The International Telecommunications Union [ITU] has launched the first World Smart City online community was launched to assist city stakeholders in their efforts to develop Smart Sustainable Cities.

The new community aims to identify the top ‘pain points’ presenting challenges to city development.

The community launch is part of the build-up to the first World Smart City Forum, organised by IEC in partnership with ISO and ITU. The Forum will be held in Singapore on July 13, 2016, co-located with the World Cities Summit.

“The development of Smart Sustainable Cities has become a key policy point to administrations around the world as well as to UN organisations,” said ITU Secretary-General, Houlin Zhao.

“The recognition of the potential of smart cities comes in parallel with recognition that building smartness into an existing city, or developing a smart city from the ground up, is a complex undertaking, calling for improved cooperation and more integrated decision-making by a variety of city stakeholders and global standards bodies, such as ITU, IEC and ISO.”

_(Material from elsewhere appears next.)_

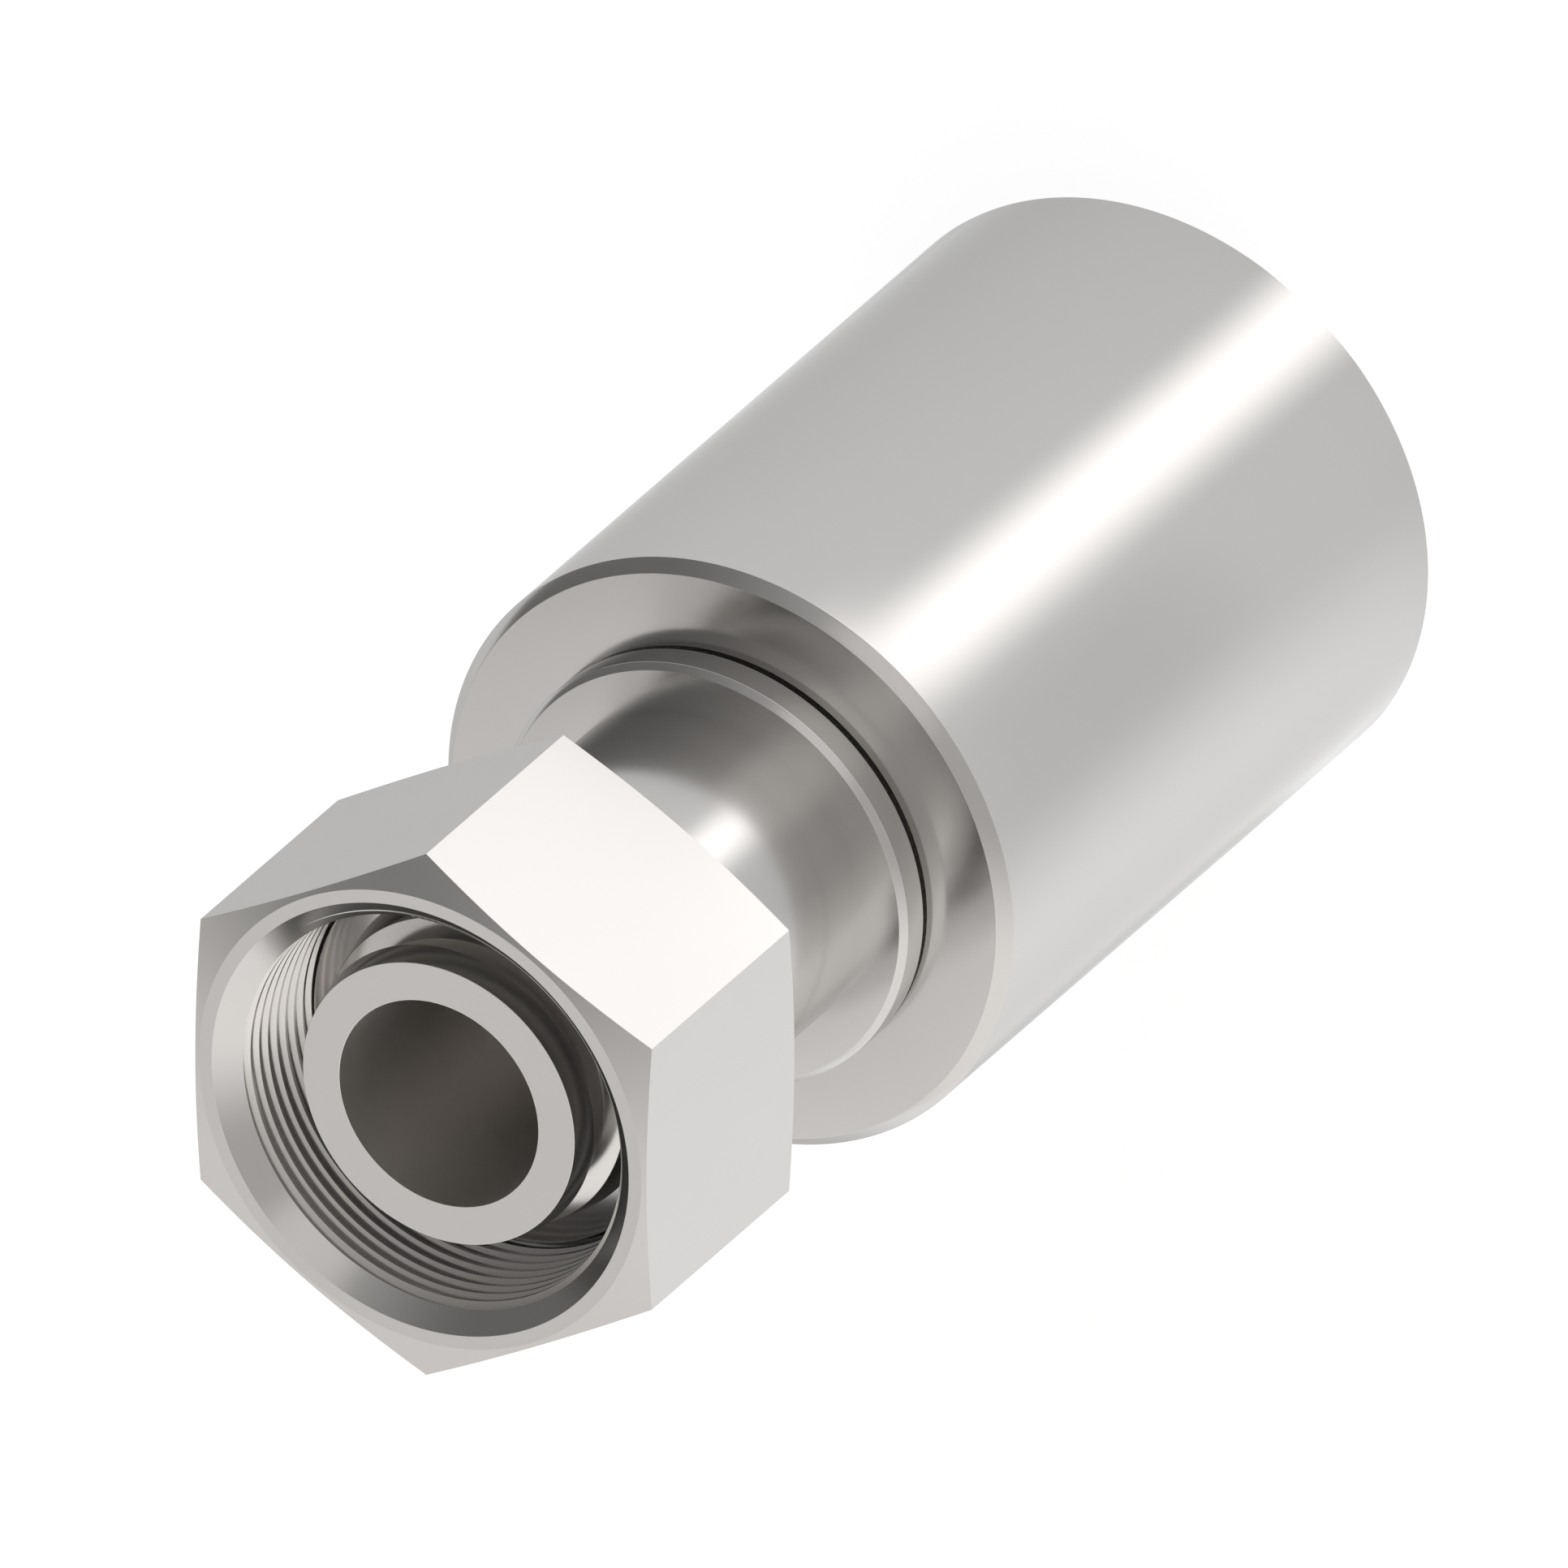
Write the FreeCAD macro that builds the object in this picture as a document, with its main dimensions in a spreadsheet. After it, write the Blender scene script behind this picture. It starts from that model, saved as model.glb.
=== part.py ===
"""Straight hose fitting: a nipple with a swivelling hexagon nut and a plain crimp shell.

Millimetres. The fitting stands on the rear end of its shell, nut on top. +Z runs along
the axis from the hose end to the coupling end, and the origin is the centre of the
shell's rear end. Corners of the hexagon point along +Y and -Y.
"""
import FreeCAD
import Part
import Sketcher
import os
import re

FULL_TURN = 360.0

doc = FreeCAD.newDocument("hose_fitting")

# Driving dimensions: name, millimetres (degrees for angles), meaning
DRIVING = [
    # nipple, coupling end
    ("bore_d", "26.45", "flow bore, right through the nipple"),
    ("nose_wall", "4.825", "wall between flow bore and the cone's small end"),
    ("cone_half_angle", "12", "half of the 24 degree sealing cone"),
    ("nose_length", "13.25", "nose face to the head's front face"),
    ("seal_groove_start", "3.35", "nose face to the seal groove's front edge"),
    ("seal_groove_floor", "4.6", "length of the seal groove's floor"),
    ("seal_groove_mouth", "5.05", "length of the seal groove at the cone"),
    ("seal_groove_depth", "1.44", "depth of the seal groove at its front edge"),
    ("head_step", "3.125", "how far the head stands out from the shank"),
    ("head_width", "4.95", "length of the head's cylinder"),
    # nipple, shank and collar
    ("shank_wall", "7.9", "wall between flow bore and shank"),
    ("shank_length", "39.2", "collar to the head's back"),
    ("collar_step", "5.925", "how far the collar stands out from the shank"),
    ("collar_width", "4.95", "length of the collar"),
    ("collar_chamfer", "0.75", "bevel on both edges of the collar"),
    ("collar_gap", "0.35", "open gap between collar and shell"),
    # nipple, hose tail
    ("lock_depth", "2.1", "depth of the groove that the shell's lip closes on"),
    ("shoulder_width", "4.3", "shoulder behind the lock groove"),
    ("tail_wall", "3.275", "wall of the hose tail at the barbs' crests"),
    ("tail_recess", "4", "tail end inside the shell's rear end"),
    ("tail_lead", "4.5", "length of the taper at the tail's end"),
    ("tail_taper", "1.6", "how far that taper comes in"),
    ("barb_count", "10", "barbs on the hose tail"),
    ("barb_depth", "1.1", "depth of a barb"),
    ("barb_land", "1.2", "flat crest of a barb"),
    # crimp shell
    ("shell_length", "97.4", "length of the shell"),
    ("shell_wall", "10.75", "wall of the shell at its teeth"),
    ("shell_chamfer", "1.45", "bevel on the shell's outer edges"),
    ("hose_space", "10.35", "room for the hose wall between tail and shell"),
    ("mouth_rim", "0.2", "how much smaller the mouth is than the collar"),
    ("mouth_depth", "4", "depth of the mouth in front of the lip"),
    ("lip_width", "5", "thickness of the shell's inner lip"),
    ("lip_play", "0.05", "play of the lip in its groove"),
    ("tooth_count", "9", "rings of teeth inside the shell"),
    ("tooth_depth", "2.2", "depth between the teeth"),
    ("tooth_land", "1.6", "flat crest of a tooth"),
    ("stop_width", "5", "plain ring between the teeth and the lip"),
    ("entry_depth", "4", "depth of the flared entry for the hose"),
    ("entry_flare", "2", "how far that entry opens"),
    # swivel nut
    ("nut_length", "34.4", "length of the nut"),
    ("nut_wall", "4", "wall between thread and flat"),
    ("nut_bevel", "0.6", "flat to the edge of the round end face"),
    ("nut_bevel_angle", "15", "slope of the bevel on the hexagon's ends"),
    ("thread_pitch", "2", "pitch of the thread"),
    ("thread_length", "19.5", "nut face to the end of the thread"),
    ("head_clearance", "0.6675", "thread crest to head, which passes through it"),
    ("countersink_rim", "1.73", "thread root to the countersink's edge"),
    ("relief_step", "0.3", "thread relief below the thread root"),
    ("relief_width", "2", "length of the thread relief"),
    ("head_play", "0.2", "rear bore to head, which passes through it"),
    ("rear_edge", "0.5", "bevel on the rear bore"),
    ("channel_height", "8.59", "nut's rear face to the ring's channel"),
    ("channel_play", "0.15", "play of the ring in its channel"),
    # retaining ring
    ("ring_bite", "0.75", "how far the ring reaches into its channel"),
    ("ring_play", "0.875", "shank to ring"),
    ("ring_opening", "6", "open gap between the ring's ends"),
    ("ring_seat", "0.3", "ring to the back of the head"),
]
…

By year 2050, an estimated 66 per cent of the world’s population will live in urban areas. City leaders face a major challenge in the need to supply these populations with basic resources, such as safe food, clean water and sufficient energy, while ensuring overall economic, social and environmental sustainability. Cities need to achieve substantial improvements in the efficiency with which they operate and use their resources.

Frans Vreeswijk, IEC General Secretary and CEO: “Cities are giant systems with countless subsystems. All of them depend on electricity and hardware to move people and things, collect data and exchange information. Already now, IEC work impacts all of them. More than ever before, many different organisations will need to collaborate to help make cities smarter; technology integration is a special challenge that requires partnerships and alliances. That’s what the online community and Forum is trying to achieve.”

Kevin McKinley, Acting ISO Secretary-General: “Smart cities make sense: they waste less, offer better quality of life and ensure a brighter future for the next generation. But cities face many challenges in their quest to improve. ISO Standards help cities measure and improve their performance, for example with standards for city indicators, sustainable communities and city infrastructures. These Standards provide best practices and harmonised solutions that can be used everywhere, and allow city planners and decision-makers to benefit from global expertise.”